0

Which way would be the fastest to add an element to a set?

The way I see it you could do this in 2 different ways:

  • Check if the element you want to add is allready in the set and if it is not in the set, add it.

  • Just add it, because a set has unique elements. I am not sure this way will not throw an error.

Sander
  • 142
  • 2
  • 15

3 Answers3

5

Just add it directly. It have mechanism to check.

From docs of add method.

Adds the specified element to this set if it is not already present. More formally, adds the specified element e to this set if this set contains no element e2 such that (e==null ? e2==null : e.equals(e2)). If this set already contains the element, the call leaves the set unchanged and returns false.

Suresh Atta
  • 120,458
  • 37
  • 198
  • 307
2

I did a little work to check that out for you

Random rng = new Random();
ArrayList<Integer> numbers = new ArrayList<>();
for (int i = 0; i < 100000; ++i)
    numbers.add(rng.nextInt());
    
HashSet<Integer> set = new HashSet<>();
long beginNoCheck = System.nanoTime();
for (int i : numbers)
{
    set.add(i);
}
long endNoCheck = System.nanoTime();
   
set = new HashSet<>();
long beginCheck = System.nanoTime();
for (int i : numbers)
{
    if (!set.contains(i))
        set.add(i);
}
long endCheck = System.nanoTime();
    
System.out.println("Without check: " + (endNoCheck - beginNoCheck));
System.out.println("With check: " + (endCheck - beginCheck));

And it seems, that checking if HashSet contains an element before adding it is a bit faster. I am getting results like

Without check: 66060748
With check: 46209808

Without check: 38249163
With check: 32058546

Without check: 58362677
With check: 34429848

Without check: 52095512
With check: 39612073

Without check: 34892990
With check: 28945278

Without check: 42090287
With check: 38426209

Community
  • 1
  • 1
Zereges
  • 5,139
  • 1
  • 25
  • 49
  • Thank you for your elaborate answer. I didn't know how to do these test myself so I am very greatfull that you did them for me. – Sander Apr 03 '16 at 08:51
  • 1
    It can't be faster. Just think about it: we are adding manual `contains` check which is totally independent of the `add` operation. It can only make it run slower.
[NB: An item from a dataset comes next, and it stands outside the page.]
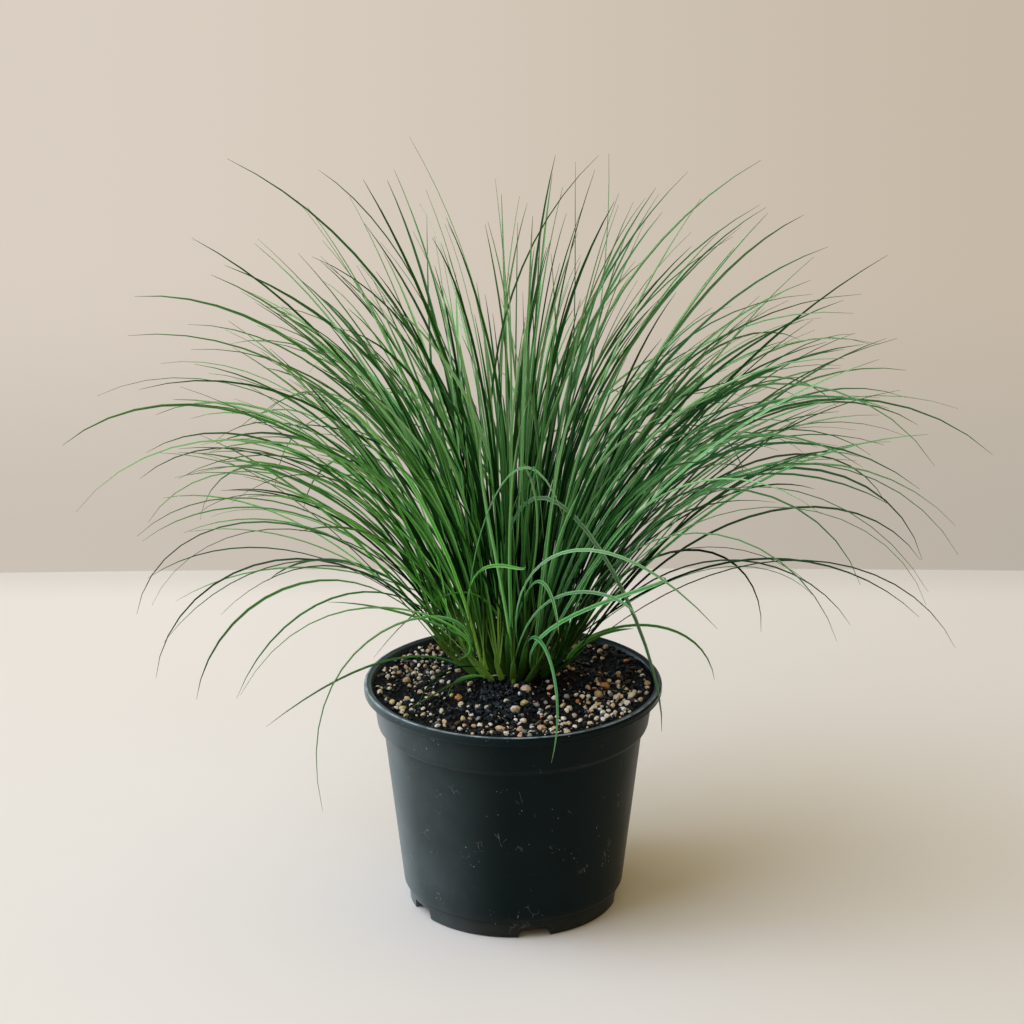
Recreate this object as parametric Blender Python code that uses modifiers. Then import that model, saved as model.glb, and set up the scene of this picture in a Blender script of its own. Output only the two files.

Your test design is wrong, try to run these tests independently. – Aleksandr Erokhin Apr 03 '16 at 08:56
  • @Zereges I think your test suffers from some kind of JVM warmup effect. Please see this thread about correct micro benchmark design in java: http://stackoverflow.com/questions/504103/how-do-i-write-a-correct-micro-benchmark-in-java – Aleksandr Erokhin Apr 03 '16 at 09:15
1

You can also always check the implementations to see what's going on behind the curtain:

HashSet is just a HashMap

http://grepcode.com/file/repository.grepcode.com/java/root/jdk/openjdk/6-b14/java/util/HashMap.java#HashMap.getEntry%28java.lang.Object%29

Tests like the one posted below might have different results on different machines or even just in different situations. If there is no really huge difference between runtimes, readability is usually a lot better than a few milliseconds. Usually a simple proper concept and design of the whole software outspeeds convoluted tricks by far.

JayC667
  • 2,418
  • 2
  • 17
  • 31